Naturally, Bart finds his strongest alley in Lisa, who urges him not to stay with Jessica on the assumption that he can tame her amorality over time (wisdom she would later go against in "Lisa's Date With Density", although to be fair that was on the insistence of Marge) and who summons the gumption to confront Jessica, but not without having her own values tested in the process. Lisa's enters into the ring with the intention of not exposing Jessica directly as the culprit, but instead getting her to confess voluntarily by appealing to her guilty conscience. The problem she runs into immediately is that Jessica doesn't have a conscience, so Lisa is forced to switch up her tactics and encourage the town to ransack Jessica's bedroom for the stolen money. One bed check later and the evidence is irrefutable, and yet Reverend Lovejoy still persists in attempting to bend the narrative so that it points away from the obvious conclusion. "Bart Simpson has somehow managed to sneak his bedroom into my house!", he protests, before imploring the townspeople to use their imaginations when not even they prove ridiculous enough to buy it. It's here that Jessica comes clean and admits to her father that she did it, describing it as a classic cry for attention. Some viewers have doubts about the sincerity of this plea - we know by now how manipulative she is, and it is a little suspect how she's able to turn on the waterworks in the moment and then switch them off as abruptly - but I think the mask is well and truly dropped when she attempts to make her father face the facts about why she left boarding school, while he very tellingly refuses to listen, preferring to reflexively cover his ears and flee the vicinity. We're left to conclude that Jessica's antisocial behaviour stems from her distaste at having to live up to the predetermined version of herself that suits her parents' social standing, and which they would evidently sooner convince themselves is there than have to engage with their daughter as a complex and sometimes messy human being. The collection plate theft, the glee club brawl and the pipe bomb incident all amount to disaffected attempts to combat her own fundamental powerlessness by taking control of her own narrative. The problem being that her parents only become more withdrawn into their delusions, prompting Jessica to go for bigger and more shocking transgressions, in an ever-escalating arms race between denial and audacity.  
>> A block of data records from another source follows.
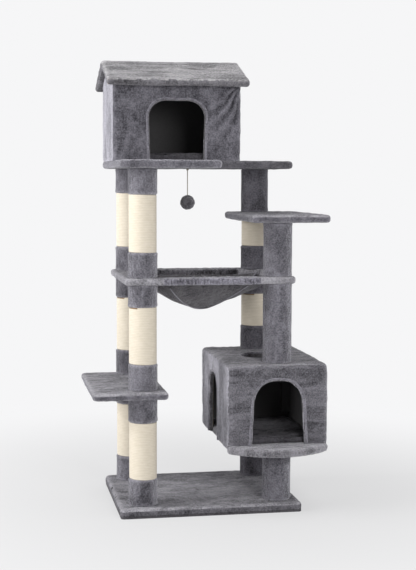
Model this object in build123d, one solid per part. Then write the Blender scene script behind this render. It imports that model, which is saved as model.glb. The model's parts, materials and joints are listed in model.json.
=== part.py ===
from build123d import *
import math
import os

# A cat tree of plush-covered boards on four columns of cardboard tubes. Millimetres throughout.
# The origin is the centre of the base's underside: X runs along the front, Y to the back, Z up.

# Coverings and hardware
PLUSH = 3.0  # plush on boards and house walls
SLEEVE_R = 47.5  # outside of a post's plush sleeve
SISAL_R = 45.5  # outside of a post's sisal winding
TUBE_R = 41.0  # cardboard tube, outside
TUBE_BORE_R = 35.0  # cardboard tube, inside
PLUG_THICK = 18.0  # wooden disc glued into each tube end
THREAD_R = 4.0  # M8 studs and bolts
PLUG_HOLE_R = 4.1
BOARD_HOLE_R = 4.5
THREAD_DEPTH = 14.0  # how far a thread reaches into a plug
HEAD_R, HEAD_TALL = 6.5, 5.3
WASHER_R, WASHER_THICK = 12.0, 1.6
SINK_R, SINK_DEEP = 13.0, 8.0  # counterbore for a bolt head
TEE_FLANGE_R, TEE_FLANGE = 11.0, 1.5
TEE_BARREL_R, TEE_BARREL = 5.5, 9.0
WALL = 12.0  # house and condo panels
LINING = 1.5

# Column centres
LEFT_X, RIGHT_X = -219.6, 229.0
FRONT_Y, BACK_Y = -176.6, 185.7

# Levels at which boards cross the columns
BASE_TOP = 29.5
CONDO_UNDER, CONDO_FLOOR_TOP, CONDO_TOP = 200.0, 224.0, 489.0
LEFT_SHELF = (387.0, 409.0)
FRAME = (755.0, 776.0)
RIGHT_SHELF = (956.0, 979.0)
TOP_BOARD = (1132.0, 1155.6)

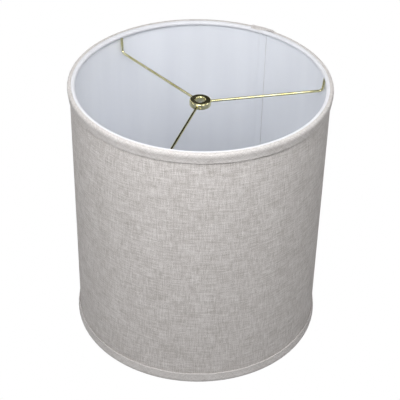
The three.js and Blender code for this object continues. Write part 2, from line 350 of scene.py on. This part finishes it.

There are, it seems, two competing objectives to Jessica's fun and recreation. On the one level, she wants to get caught, and for the sham that is her family's spiritual and domestic purity to be thoroughly exposed, not least to her family themselves. But she's also getting a tremendous kick out of setting Bart up as the scapegoat for her wrongdoing. If the opportunity to rewrite her narrative is continuously denied her, then she'll settle for the next best thing in taking control of Bart's. In some respects Bart and Jessica really are kindred spirits, as both are rebelling against a system that has boxed them into its preconceptions, and assumes it already knows everything about each of them that it ever needs to know.  The key difference being that while Bart punches upward at the figures looking directly down on him (the Sunday School hamster notwithstanding), Jessica punches upward to truly dizzying heights, and also downward at the little creatures that can't defend themselves (ie: Bart). 

By the final scene, we see that the Lovejoys have conceded enough to their painful reality to have tasked Jessica with the punitive responsibility of scrubbing clean the church porchway. It's here that Bart shows up to weigh in on his takeaway from their entanglement, with the moral outcome being deliberately muddied. Bart purports to have learned something, but does not articulate what. Jessica, on the other hand, is able to specify exactly what she's learned - that she can make men do whatever she wants. Bart objects that this means she really hasn't learned anything, but that's his small-mindedness on display. Jessica has figured out where her talents lie, she recognises what a screwed up world this is, and you can bet she's going to hone whatever weapons she has to stay afloat in it. She exits the episode as a true survivor, last seen riding off to freedom with a brand new beau while Bart is left doing her dirty work, having instantly complied with her suggestion that he scrub the porchway in her place. Important question - is the guy Jessica rides off with supposed to be the same well-read snarker from the library with whom Lisa was besotted in an earlier scene? Nah, it couldn't be. There's definitely a striking resemblance between the two, but something about that scenario doesn't add up. The kid we see at the end is clearly a child of around the same age as Bart and Jessica, whereas the guy in Lisa's library flashback looks older and surely has to be older, on account of the fact that he's in the library's employment. I deem them to be separate characters, with the joke being that they are both visibly modelled upon James Dean's character from the 1955 film Rebel Without A Cause, and are thus both part of the same "bad boy" archetype that gets the girls' stereotypical hearts a flutter. Having Jessica flee her parents' command with such an archetype reaffirms her as an outlaw for life. For all intents and purposes she has escaped them for good, since it's not like she's going to stick around and become a recurring character anyway.

It is rather a peculiar ending, and one that I've walked back on over the years. Ostensibly, the last laugh goes to Bart, who declares that, unlike that Jim Stark wannabe over there, he wouldn't do anything for a pretty face, and that Jessica might be surprised when she sees the second-rate job he does in cleaning the porchway. As a kid, I took that to mean that Bart's subservience was merely feigned; that he was in total control of the final situation, with the goal of getting back at Jessica through more underhanded means, which I guess was all a reflection of my own naivety. Now, I think the whole point is that this is a pitifully meagre rebellion on Bart's part, the clue being that he says "second-rate", not "third-rate". His scrubbing won't be of top standard, but it won't be abysmally terrible either. His first instinct is indeed to submit, and the expression he allows himself comes from squarely within the limits of that compliance - he knows that Jessica has played him, but reassures himself that it's okay because his cleaning abilities will only be so good anyway. This is a world in which you either eat or be eaten, and Bart's laughter comes from deep within the belly of the beast.